• **Exercise description**: The entries below should be output exactly as written.

• • •

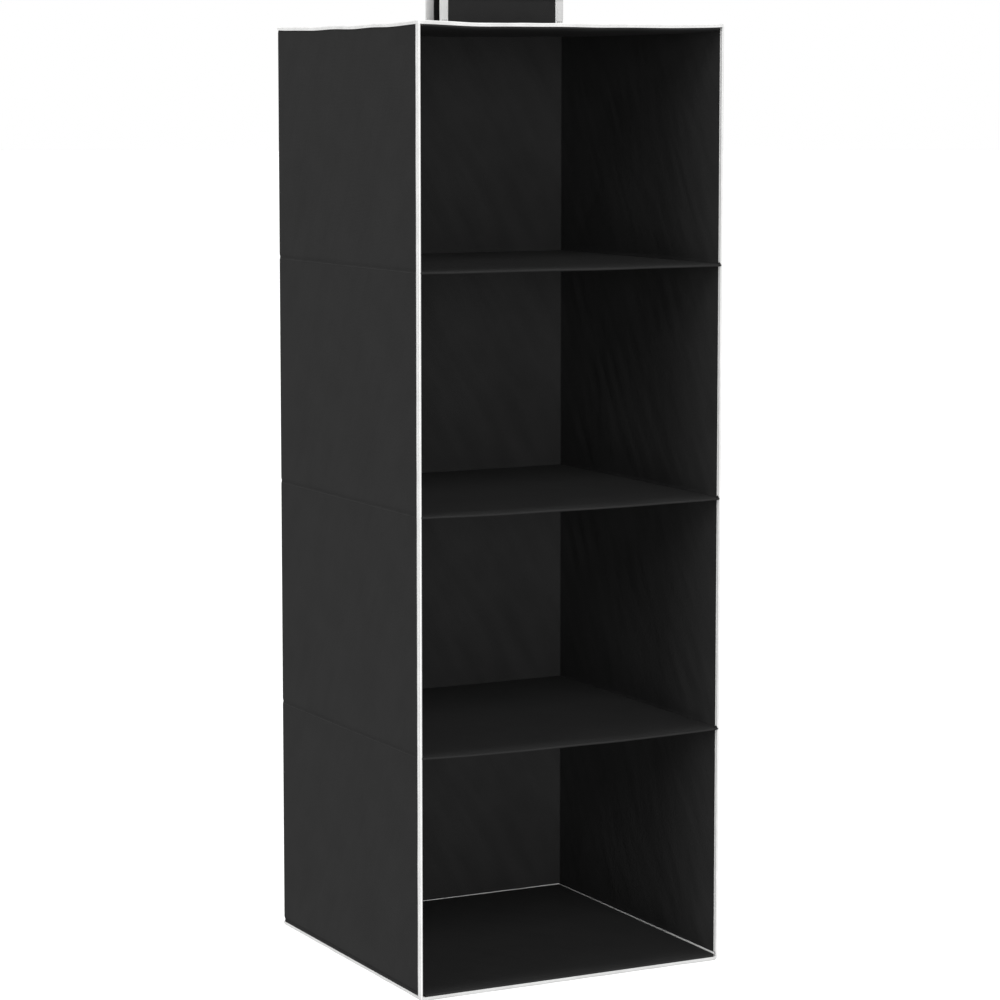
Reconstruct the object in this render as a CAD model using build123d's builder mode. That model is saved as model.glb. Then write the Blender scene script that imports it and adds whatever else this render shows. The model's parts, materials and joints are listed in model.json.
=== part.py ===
from build123d import *
import os

# Hanging closet organiser: a soft four-compartment body, open at the front, that hangs
# from a wide strap closed round a closet rod.
# Origin: on the rod's axis, at the middle of the strap's width.
# +Z up, -Y is the open front, +X is the right-hand side seen from the front.

# --- Driving dimensions, in millimetres ---
BODY_WIDTH = 300.0  # over the edge binding
BODY_DEPTH = 300.0
BODY_HEIGHT = 840.0  # top seam to bottom seam
TIERS = 4  # compartments, one above the other
ROD_RADIUS = 15.0  # closet rod that the strap closes round
ROD_TO_TOP = 120.0  # rod axis down to the top panel

WALL_CLOTH = 0.8  # side and back walls
SLEEVE_CLOTH = 0.6  # one layer of a shelf sleeve
BOARD = 1.8  # stiffener inside a sleeve
TAPE = 0.6  # one layer of edge binding

OUTER_LEAF = 7.0  # how far the front binding folds round the outside of a side wall
INNER_LEAF = 4.5  # and round its inside
TOP_SEAM_HEIGHT = 2.8  # bound seam that stands up round the top
BOTTOM_SEAM_HEIGHT = 3.5  # and the one that hangs down round the bottom
SEAM_THICKNESS = 2.0
INNER_SEAM_HEIGHT = 2.2  # bound seam along the floor of the lowest compartment
INNER_SEAM_THICKNESS = 1.4
SLEEVE_EDGE_RADIUS = 1.2  # soft front fold of a sleeve
TAB_WIDTH = 4.0  # shelf corner sewn over the front binding
TAB_HEIGHT = 2.6
TAB_THICKNESS = 0.6

STRAP_WIDTH = 124.0
STRAP_CLOTH = 1.4
STRAP_TONGUE = 1.0  # strap cloth where it is pinched inside its edge binding
STRAP_LEAF = 7.5  # width of the strap's binding
STRAP_FOOT = 25.0  # part of the strap sewn flat on the top panel
FLAP_LENGTH = 92.0  # front end of the strap, below the hinge line
TAB_TOP_BELOW_ROD = 30.0  # upper end of the fixed front tab, below the rod axis
CLOSURE_WIDTH = 100.0  # hook tape and loop tape
CLOSURE_LENGTH = 50.0
CLOSURE_THICKNESS = 1.0
CLOSURE_TOP_BELOW_ROD = 35.0

SLACK = 0.3  # clearance between pieces that move past each other
HINGE_RELIEF = 3.6  # strap left out above the hinge line, so that the flap can fold up
BOARD_PLAY = 0.1  # board to sleeve, at the edges

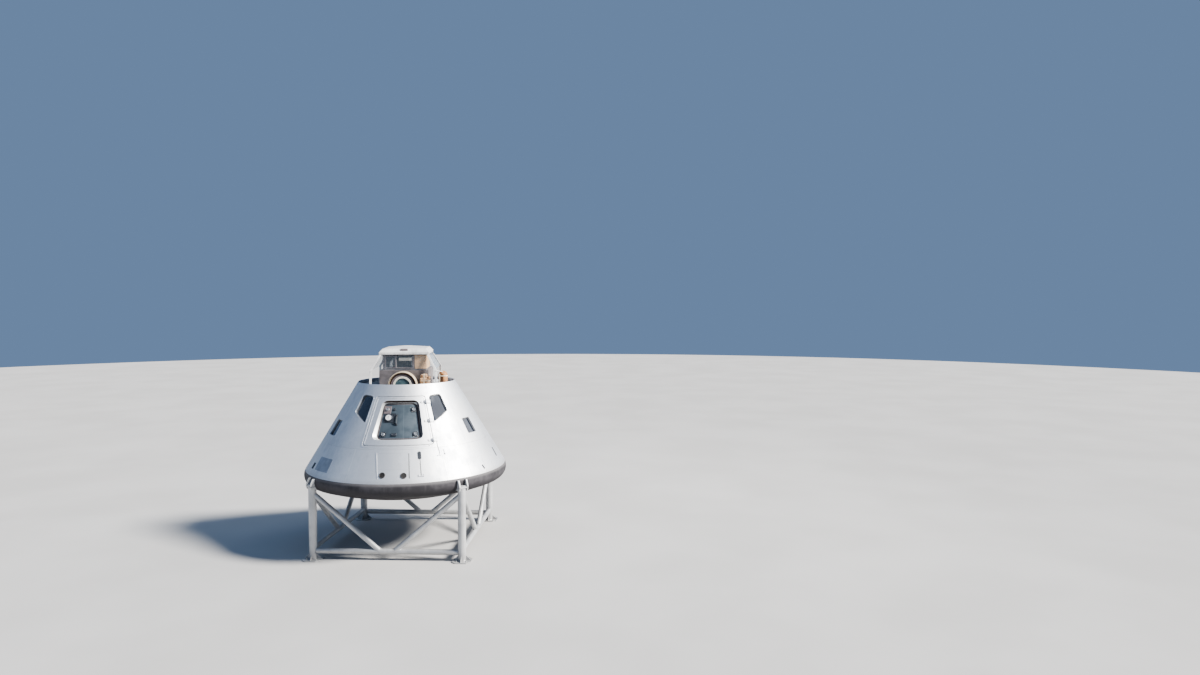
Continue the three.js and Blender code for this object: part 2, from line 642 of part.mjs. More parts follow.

• • •

• **Complete answer**:
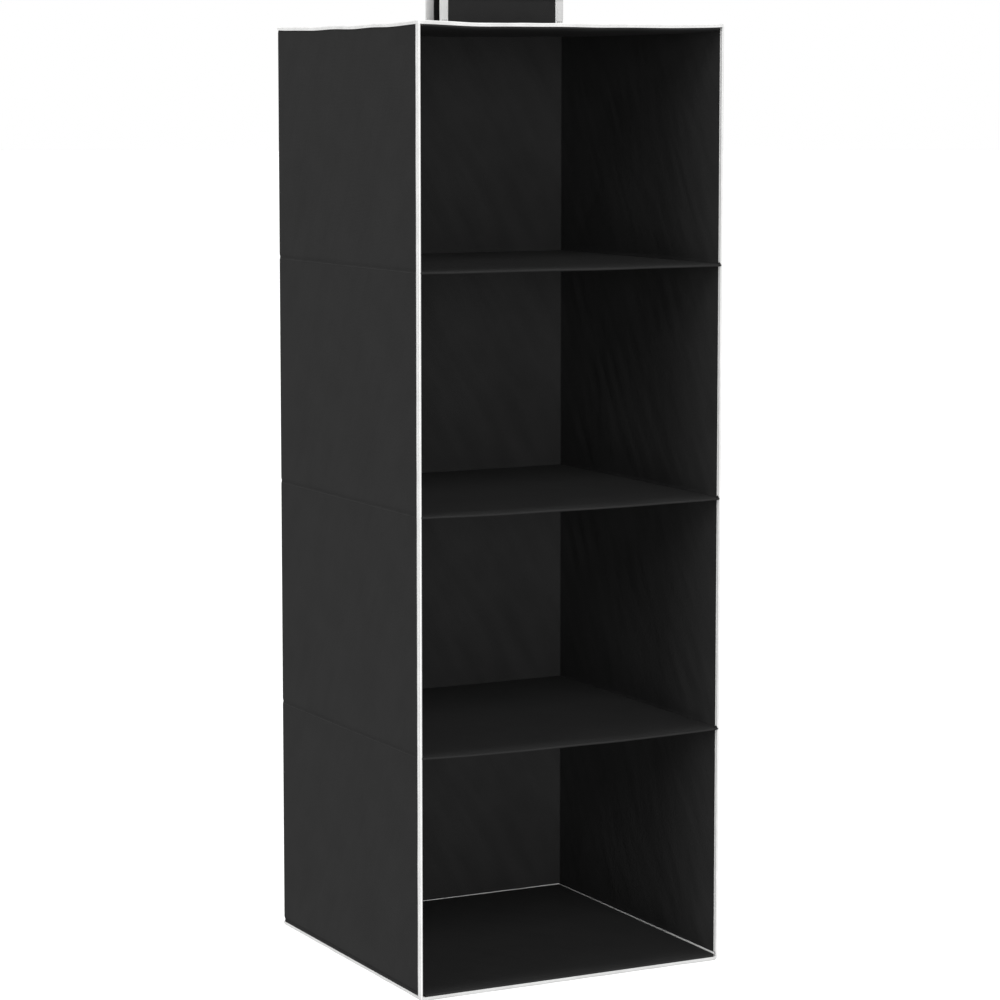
Reconstruct the object in this render as a CAD model using build123d's builder mode. That model is saved as model.glb. Then write the Blender scene script that imports it and adds whatever else this render shows. The model's parts, materials and joints are listed in model.json.
=== part.py ===
from build123d import *
import os

# Hanging closet organiser: a soft four-compartment body, open at the front, that hangs
# from a wide strap closed round a closet rod.
# Origin: on the rod's axis, at the middle of the strap's width.
# +Z up, -Y is the open front, +X is the right-hand side seen from the front.

# --- Driving dimensions, in millimetres ---
BODY_WIDTH = 300.0  # over the edge binding
BODY_DEPTH = 300.0
BODY_HEIGHT = 840.0  # top seam to bottom seam
TIERS = 4  # compartments, one above the other
ROD_RADIUS = 15.0  # closet rod that the strap closes round
ROD_TO_TOP = 120.0  # rod axis down to the top panel

WALL_CLOTH = 0.8  # side and back walls
SLEEVE_CLOTH = 0.6  # one layer of a shelf sleeve
BOARD = 1.8  # stiffener inside a sleeve
TAPE = 0.6  # one layer of edge binding

OUTER_LEAF = 7.0  # how far the front binding folds round the outside of a side wall
INNER_LEAF = 4.5  # and round its inside
TOP_SEAM_HEIGHT = 2.8  # bound seam that stands up round the top
BOTTOM_SEAM_HEIGHT = 3.5  # and the one that hangs down round the bottom
SEAM_THICKNESS = 2.0
INNER_SEAM_HEIGHT = 2.2  # bound seam along the floor of the lowest compartment
INNER_SEAM_THICKNESS = 1.4
SLEEVE_EDGE_RADIUS = 1.2  # soft front fold of a sleeve
TAB_WIDTH = 4.0  # shelf corner sewn over the front binding
TAB_HEIGHT = 2.6
TAB_THICKNESS = 0.6

STRAP_WIDTH = 124.0
STRAP_CLOTH = 1.4
STRAP_TONGUE = 1.0  # strap cloth where it is pinched inside its edge binding
STRAP_LEAF = 7.5  # width of the strap's binding
STRAP_FOOT = 25.0  # part of the strap sewn flat on the top panel
FLAP_LENGTH = 92.0  # front end of the strap, below the hinge line
TAB_TOP_BELOW_ROD = 30.0  # upper end of the fixed front tab, below the rod axis
CLOSURE_WIDTH = 100.0  # hook tape and loop tape
CLOSURE_LENGTH = 50.0
CLOSURE_THICKNESS = 1.0
CLOSURE_TOP_BELOW_ROD = 35.0

SLACK = 0.3  # clearance between pieces that move past each other
HINGE_RELIEF = 3.6  # strap left out above the hinge line, so that the flap can fold up
BOARD_PLAY = 0.1  # board to sleeve, at the edges

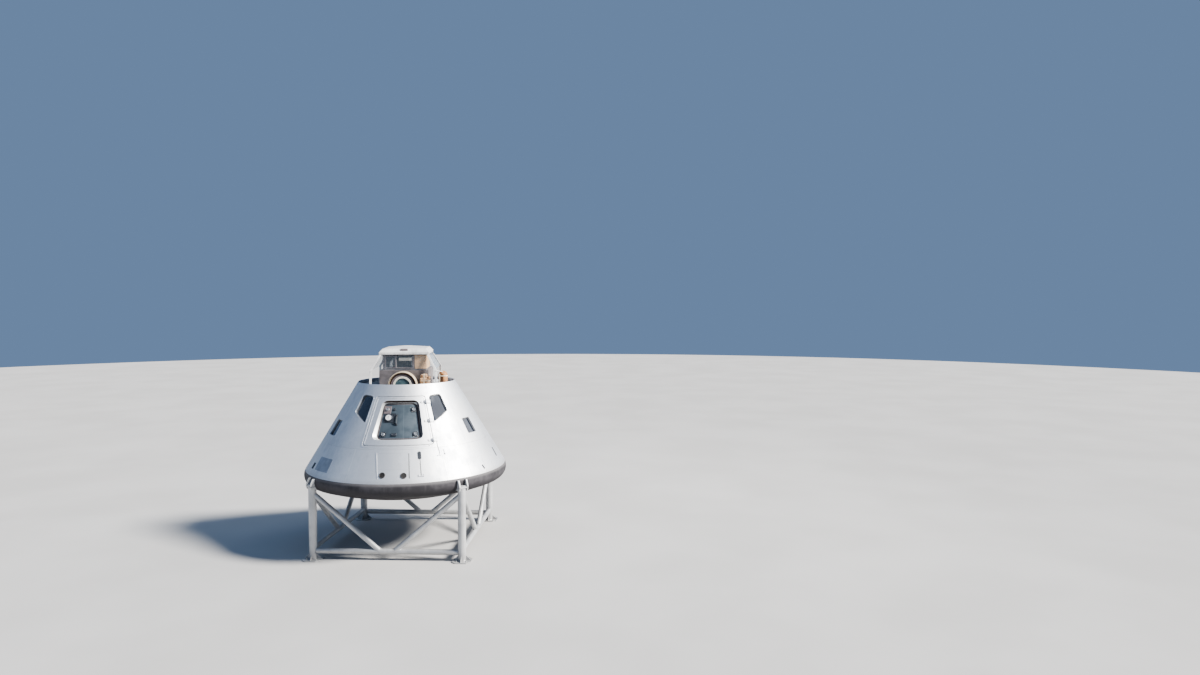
Continue the three.js and Blender code for this object: part 2, from line 642 of part.mjs. More parts follow.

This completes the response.